On 31 March, 2005, Zimbabwe will, once again, have parliamentary elections.

Robert G Mugabe who, maintaining a 'democratic façade', has run Zimbabwe in an authoritarian manner for the last 25 years, is trying to obtain a new mandate. But his electorate record - full of past instances of fraud and manipulation - has been very poor so far.

Mugabe seems to have perfected the art of conducting elections without allowing any real competition. When necessary, he has even turned to open repression of the opposition.

Therefore, the international community is closely monitoring the ongoing electoral process in Zimbabwe. It is deeply concerned because, up to now, Mugabe has effectively prevented the transfer of power through elections even to those who appeared to have won the recent 2002 elections.

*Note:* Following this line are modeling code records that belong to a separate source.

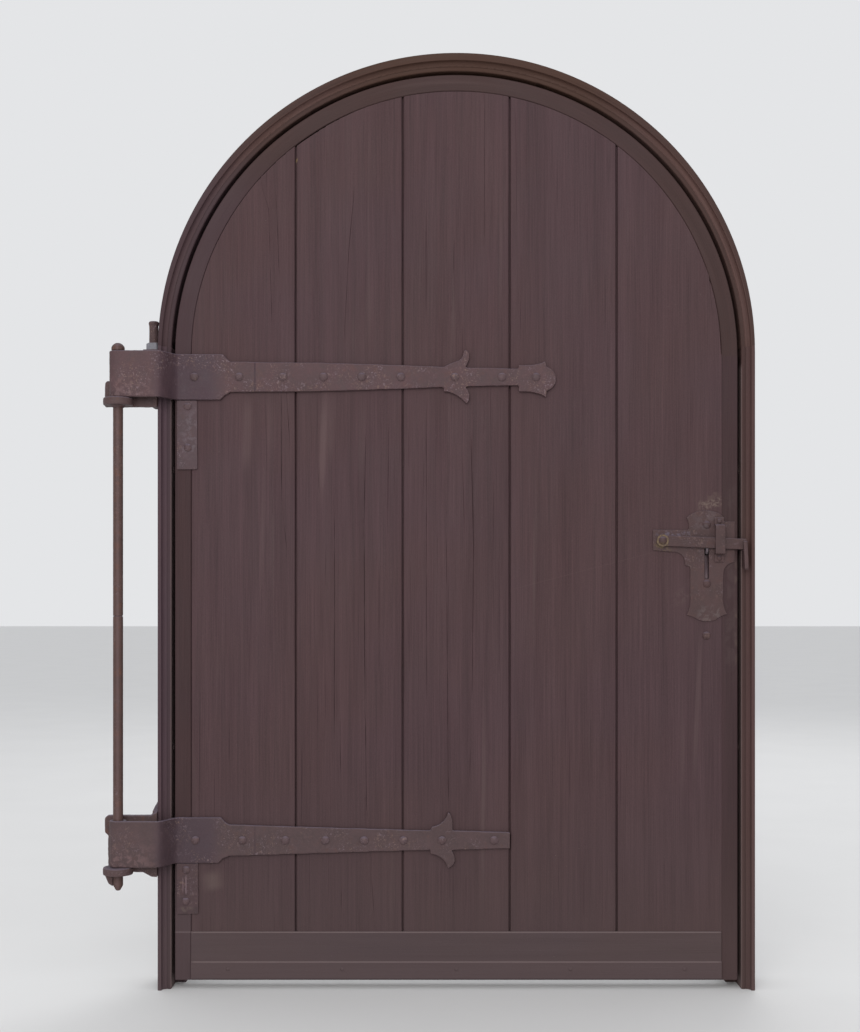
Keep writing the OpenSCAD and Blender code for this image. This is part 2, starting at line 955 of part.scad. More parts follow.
module stile_plate(zc, p, nails, ridges) {
  x0 = hx + 5;
  color([0.38, 0.32, 0.33])
    difference() {
      union() {
        front(-plate_t, 0)
          polygon([
            [x0 + 1, zc + p[1]], [x0 + p[0] - 2, zc + p[1]], [x0 + p[0], zc + p[1] + 3],
            [x0 + p[0] - 1, zc + p[2]], [x0, zc + p[2]], [x0, zc + p[1] + 2]
          ]);
        if (ridges)
          for (dx = [-4, 1])
            front(-plate_t - 1.4, -plate_t + eps)
              translate([hx + nails[1][0] + dx, zc + nails[1][1] + 14])
                square([1.8, nails[0][1] - nails[1][1] - 28]);
      }
      for (n = nails)
        rod_y(hx + n[0], zc + n[1], shank_r + slip, -plate_t - 2, 1);
    }
}

module stile_plate_upper()
  stile_plate(strap_up_z, up_plate, up_plate_nails, false);

module stile_plate_lower()
  stile_plate(strap_low_z, low_plate, low_plate_nails, true);

module stile_plate_nails()
  color([0.42, 0.35, 0.36]) {
    for (n = up_plate_nails)
      bolt(hx + n[0], -plate_t, strap_up_z + n[1], head_r - 1, 5, shank_r, leaf_t - 12);
    for (n = low_plate_nails)
      bolt(hx + n[0], -plate_t, strap_low_z + n[1], head_r - 1, 5, shank_r, leaf_t - 12);
  }

// ---------- the latch ----------

module plate_outline()
  polygon(concat(
    [[-115, -21], [-115, 23.5], [-41, 23]],
    bez([-38.5, 25], [-37, 40], [-44, 49]),
    bez([-44, 49], [-26, 65], [-4, 65]),
    bez([-4, 65], [24, 65], [36, 50]),
    [[38, 41], [60, 41], [60, -46]],
    bez([60, -46], [38, -50], [36, -70]),
    bez([35, -120], [34, -142], [44, -158]),
    bez([44, -158], [30, -161], [20, -170]),
    bez([20, -170], [0, -178], [-20, -169]),
    bez([-20, -169], [-32, -162], [-43, -160]),
    bez([-43, -160], [-34, -142], [-35, -120]),
    [[-35, -56], [-42, -54]],
    bez([-46, -52], [-47, -27], [-68, -24.5])
  ));

module latch_plate()
  color([0.36, 0.29, 0.29])
    difference() {
      front(-plate_th, 0)
        translate([cx, latch_z])
          plate_outline();
      latch_holes();
    }

module latch_rivets()
  color([0.38, 0.31, 0.31])
    bolt(cx, -plate_th, latch_z + plate_rivets[0], 9, 5, shank_r,
         plate_th + leaf_t + back_plate_t + 2);

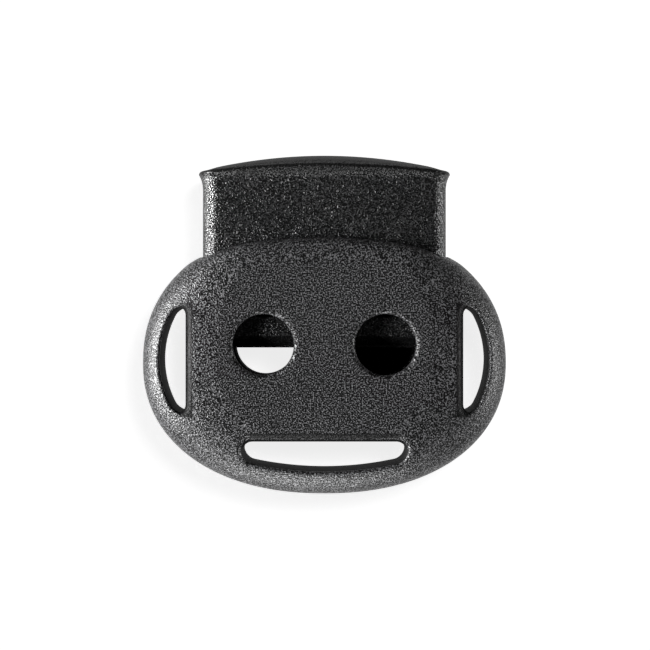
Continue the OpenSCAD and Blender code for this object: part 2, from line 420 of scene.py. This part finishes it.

When elections are manipulated, like they were in Zimbabwe, results do not reflect the will of the people. We should remember that the Universal Declaration of Human Rights reminds that free and fair elections are of the essence when it states that 'the will of the people shall be the basis of the authority of government' and that this 'shall be expressed in periodic and genuine elections'.

It is time for Mugabe to behave in a democratic manner. Even his own region is now closely following the way to the forthcoming elections. A new democratic spirit that seems to float over Africa, as the events in Togo have just proved, should not be betrayed.

- Ambassador Emilio Cárdenas, Co-Chair of the IBA Human Rights Institute

'It is accepted in all democracies today that free and fair elections are so crucial that the global community and internationally recognised NGOs are entitled and expected to monitor elections. For a democracy to work, the starting point is the free and fair election of the representatives of all the people.

Having said that, it's the beginning. For democracies to work, the institutions that underpin democracy have to be respected. Democratic elections, as crucial as they are, are not sufficient to ensure democracy. It is important, in respect of the exercise and protection of fundamental human rights in a democracy, that there should be complete confidence in the manner in which leaders in all three branches of government have been chosen, namely in an open and free way.

The protection of other human rights comes after the election and depends on the institutions being allowed to work efficiently and transparently. Without free and fair elections, you will not have respect for other human rights but, because it is a point worth emphasising, I reiterate that free and fair elections alone do not ensure democracy.

- Justice Richard Goldstone, Co-Chair of the IBA Human Rights Institute

The proposed election in Zimbabwe calls for world concern, as the result is already known - the return of a dictatorial system.

Free and Fair election connotes: freedom of the press, level playing field and absence of coercion, intimidation or fear of the consequences of voting against a sitting Dictator.

President Mugabe should open the environment for a genuinely free and fair election to take place. The days are gone when only one man in a Nation Knows it all and African Nations should not be run as Personal Estates.

The World Leaders owe Africa a duty to stop playing the proverbial Ostrich on the continued abuse of electoral processes in Zimbabwe. The time has come for the world to refuse recognition of leaders whose power is not clearly derived from the will of the people.